The struggle can be fun. Entertaining. Rewarding. As I tell the Current Mrs. Cregan, my various children and the blue-haired young people I work with: Wait out the luck.
Bad luck is an opportunity. Because it's gonna swing back. And in the meantime: You have license to get creative. You have freedom. To try. To tinker. To be bold. Winning is exponentially more satisfying when you overcome bad luck.
So maybe you're not a Curry manager. Maybe your team has just stumbled out of the statistical gate. Maybe you're down on your draft. Maybe you find yourself drifting over to the easy charms of DFS.
Did the unsinkable Nats pack it in at 19-31? Did they succumb to talk radio and fire Davey Martinez in May? Did they heed the columns proclaiming it was time to trade Rendon, Scherzer and Strasburg?
No. They got creative. And waited for the luck to swing.
Don't panic. Don't overreact. Let your fellow managers overreact. Because this is the time to take advantage of early-season overreaction.
Remember, we have a lot of impact players in new situations. It might take a week or two for some guys to get rolling. For the shots to fall.
So follow the unexpected. Follow the slumps. Follow the minutes.
Some stars are currently shooting at elementary school levels. Some players are getting way less playing time than expected. Some might be getting more run ... but haven't translated the extended minutes into fantasy production.
Mine those players, find ways to roster them, and wait for their luck to turn.

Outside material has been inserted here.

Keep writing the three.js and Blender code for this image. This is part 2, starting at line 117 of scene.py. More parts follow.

Let's peruse some players who are raring to rebound.
Player Rater: 22
When a 1.3 ADP player is at 22? Averages a weighty 9.5 free throw attempts per game ... but hits only 55.3% of them? And shoots 2-of-14 from deep? And throws in 4.0 turnovers per tilt? I don't care about the triple-doubles. This is a fantasy meltdown.
When you draft a player No. 1, even a week of third-round production can feel like a numerical lifetime. You didn't draft Antetokounmpo for Danny Green-esque efficiency. But you reasonably expected marginal improvements over last season's 25.6 3FG% and 72.9 FT%.

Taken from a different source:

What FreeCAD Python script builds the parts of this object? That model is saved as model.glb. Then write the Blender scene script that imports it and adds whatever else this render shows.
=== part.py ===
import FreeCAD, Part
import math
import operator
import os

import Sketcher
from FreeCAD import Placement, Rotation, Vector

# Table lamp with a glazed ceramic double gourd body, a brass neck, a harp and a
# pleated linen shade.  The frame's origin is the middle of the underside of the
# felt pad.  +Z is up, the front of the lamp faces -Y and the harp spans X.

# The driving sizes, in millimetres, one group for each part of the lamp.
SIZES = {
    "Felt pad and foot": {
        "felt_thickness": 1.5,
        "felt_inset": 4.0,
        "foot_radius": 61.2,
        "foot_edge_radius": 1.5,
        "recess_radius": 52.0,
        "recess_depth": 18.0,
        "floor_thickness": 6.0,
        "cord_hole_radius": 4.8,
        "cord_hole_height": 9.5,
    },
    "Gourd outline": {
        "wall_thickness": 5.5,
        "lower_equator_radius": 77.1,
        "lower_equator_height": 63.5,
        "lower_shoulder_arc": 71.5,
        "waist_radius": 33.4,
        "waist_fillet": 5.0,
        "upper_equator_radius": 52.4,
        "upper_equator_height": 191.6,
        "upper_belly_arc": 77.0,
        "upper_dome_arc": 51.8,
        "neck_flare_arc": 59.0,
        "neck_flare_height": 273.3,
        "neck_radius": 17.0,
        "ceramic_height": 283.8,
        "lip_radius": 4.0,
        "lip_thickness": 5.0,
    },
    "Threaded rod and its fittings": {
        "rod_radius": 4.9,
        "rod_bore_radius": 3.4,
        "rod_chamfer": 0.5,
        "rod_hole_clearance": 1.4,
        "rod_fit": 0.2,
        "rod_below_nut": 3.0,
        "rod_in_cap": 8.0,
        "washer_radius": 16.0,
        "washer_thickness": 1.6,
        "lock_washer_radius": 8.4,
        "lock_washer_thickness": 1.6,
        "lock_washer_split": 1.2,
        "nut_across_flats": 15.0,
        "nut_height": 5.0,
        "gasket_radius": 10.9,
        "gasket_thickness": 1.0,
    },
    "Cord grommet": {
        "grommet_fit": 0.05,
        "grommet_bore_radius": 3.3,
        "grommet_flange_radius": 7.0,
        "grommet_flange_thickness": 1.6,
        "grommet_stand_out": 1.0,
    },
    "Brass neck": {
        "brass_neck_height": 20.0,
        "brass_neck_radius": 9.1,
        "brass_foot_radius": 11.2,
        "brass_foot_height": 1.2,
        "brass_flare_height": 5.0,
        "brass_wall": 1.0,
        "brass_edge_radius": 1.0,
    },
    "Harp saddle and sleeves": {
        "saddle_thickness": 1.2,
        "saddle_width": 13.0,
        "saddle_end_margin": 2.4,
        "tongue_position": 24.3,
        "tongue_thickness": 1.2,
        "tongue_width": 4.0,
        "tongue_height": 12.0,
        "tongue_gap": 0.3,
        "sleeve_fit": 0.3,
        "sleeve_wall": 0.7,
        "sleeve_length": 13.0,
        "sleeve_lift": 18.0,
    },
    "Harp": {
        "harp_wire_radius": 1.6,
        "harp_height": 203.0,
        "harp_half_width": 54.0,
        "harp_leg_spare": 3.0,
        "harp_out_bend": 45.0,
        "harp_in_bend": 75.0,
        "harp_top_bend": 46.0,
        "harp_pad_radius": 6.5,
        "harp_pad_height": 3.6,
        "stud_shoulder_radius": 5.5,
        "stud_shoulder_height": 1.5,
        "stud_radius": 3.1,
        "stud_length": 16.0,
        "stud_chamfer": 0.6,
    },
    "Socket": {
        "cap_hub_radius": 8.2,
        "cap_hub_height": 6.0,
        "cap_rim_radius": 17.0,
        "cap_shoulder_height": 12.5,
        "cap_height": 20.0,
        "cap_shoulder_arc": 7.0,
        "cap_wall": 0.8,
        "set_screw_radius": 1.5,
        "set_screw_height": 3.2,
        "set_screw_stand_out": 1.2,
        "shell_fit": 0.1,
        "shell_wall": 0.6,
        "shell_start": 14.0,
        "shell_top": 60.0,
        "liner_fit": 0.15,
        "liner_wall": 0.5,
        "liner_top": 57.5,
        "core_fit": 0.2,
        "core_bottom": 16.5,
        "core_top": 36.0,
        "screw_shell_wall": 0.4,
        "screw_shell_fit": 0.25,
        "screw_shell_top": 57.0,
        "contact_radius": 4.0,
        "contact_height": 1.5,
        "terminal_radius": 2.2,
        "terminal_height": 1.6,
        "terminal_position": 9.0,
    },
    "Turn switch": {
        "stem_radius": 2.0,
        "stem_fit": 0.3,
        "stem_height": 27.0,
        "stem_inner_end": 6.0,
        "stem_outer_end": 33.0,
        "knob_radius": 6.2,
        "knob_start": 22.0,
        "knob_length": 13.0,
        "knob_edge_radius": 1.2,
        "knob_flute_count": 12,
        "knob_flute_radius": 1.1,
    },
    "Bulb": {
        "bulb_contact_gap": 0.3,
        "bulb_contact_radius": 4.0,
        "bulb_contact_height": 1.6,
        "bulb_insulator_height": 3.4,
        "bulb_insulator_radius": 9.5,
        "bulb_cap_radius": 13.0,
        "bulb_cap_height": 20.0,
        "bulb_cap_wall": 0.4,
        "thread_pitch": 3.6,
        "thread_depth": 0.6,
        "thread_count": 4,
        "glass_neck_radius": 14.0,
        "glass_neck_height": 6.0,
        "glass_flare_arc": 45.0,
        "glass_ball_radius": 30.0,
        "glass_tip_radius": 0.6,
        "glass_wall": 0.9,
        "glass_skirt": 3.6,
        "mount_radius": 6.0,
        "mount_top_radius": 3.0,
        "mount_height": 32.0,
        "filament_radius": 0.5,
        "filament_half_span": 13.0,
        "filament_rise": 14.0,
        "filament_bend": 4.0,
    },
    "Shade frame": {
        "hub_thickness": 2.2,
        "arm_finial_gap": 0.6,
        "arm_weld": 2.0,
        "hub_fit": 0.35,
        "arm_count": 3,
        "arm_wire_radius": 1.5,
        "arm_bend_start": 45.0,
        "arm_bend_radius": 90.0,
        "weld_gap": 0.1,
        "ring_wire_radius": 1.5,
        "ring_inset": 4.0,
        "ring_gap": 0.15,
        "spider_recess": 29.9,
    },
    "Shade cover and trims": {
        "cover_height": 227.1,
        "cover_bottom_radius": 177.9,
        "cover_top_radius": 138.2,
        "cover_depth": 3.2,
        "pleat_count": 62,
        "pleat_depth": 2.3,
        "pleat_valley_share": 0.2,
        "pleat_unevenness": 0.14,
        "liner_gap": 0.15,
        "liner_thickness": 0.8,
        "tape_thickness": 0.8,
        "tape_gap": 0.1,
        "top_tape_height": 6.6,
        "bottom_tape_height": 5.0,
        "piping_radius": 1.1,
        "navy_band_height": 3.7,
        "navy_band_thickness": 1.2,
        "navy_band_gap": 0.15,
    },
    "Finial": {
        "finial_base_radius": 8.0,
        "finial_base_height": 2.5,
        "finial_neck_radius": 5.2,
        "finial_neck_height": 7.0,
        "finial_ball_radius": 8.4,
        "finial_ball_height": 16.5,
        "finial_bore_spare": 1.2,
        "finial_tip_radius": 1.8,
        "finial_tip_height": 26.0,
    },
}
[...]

The good news: Early-season shooting slumps revert to the mean. Blink, it will be Boxing Day, and Antetokoumpo will be top-5. But if you are looking to retool early, Antetokounmpo is a prime trade target.
Player Rater: 73
If you drafted Gobert, you made a deal with yourself: Don't succumb to small sample sizes. Top-20 players largely dependent on one category for elite production are going to short-term disappoint. The blocks will eventually arrive.
There are a lot of new impact pieces in Utah's rotation. This might take a minute. The offensive flow will come. Gobert will round up into his expected superhuman blocks and rebounds average. Seek out Gobert's panicky manager and engage.
Player Rater: 84
Here's a great opportunity to get in on a top-five point guard fixer-upper. Because the early returns on the Luke Walk-on Era ... not great. 0-5. A fistful of blowouts and bad press. Everyone is understandably down on the Kings.
Turn that 0-5 to your advantage. When shaky managers roster slumping players on slumping teams, they absorb that narrative. You should spin it into fantasy production. Fox's minutes (30.6 MPG) will climb. The shooting (38.8 FG%, 72.4 FT%) is streaky, but it will claw back to respectability.
Buddy Hield, SG, Sacramento Kings
Player Rater: 75
See: Fox, De'Aaron.
Player Rater: 105
Jackson opened up the season a little overaggressive on defense. His fouls per game: 4.8. So his minutes (26.8 MPG) and marquee volume numbers (14.8 points, 6.5 rebounds) have taken the requisite hit.
Rostering Grizzlies means playing the long game. It's like parenting an 11-year-old. You are going to witness growing pains and sudden growth spurts. But there is upside up and down Memphis' roster. You just might have to wait a few weeks.
Player Rater: 77
On the surface, Paul doesn't register as an early disappointment. Producing seven slots below your ADP isn't catastrophic. Paul's numbers have been merely ... Patrick Beverley-esque. That's not a trainwreck.
But I'm expecting more out of Paul. I'm expecting Paul to play with an extra chip on his already chip-laden shoulder. To prove Fantasyland wrong and deliver top-40 production. This is a man looking to produce for big existential reasons: he wants to remain relevant and play himself into a trade to a contender.
Point guards on new teams need a moment to click. The mix with SGA will take a beat to sort out. But those assists (3.6 APG) will double -- and soon.
Mike Conley, PG, Utah Jazz
Player Rater: 145
Case in point: Conley's line last night against the Clippers: 29 points, 5 assists, 5 3s, and 2 steals. That's after posting two duds and two numerical craters. Now, it might be too late to buy low on Conley. This early in the season, one big game is all a tremulous manager needs to reply "no thanks" to your less than generous trade offer.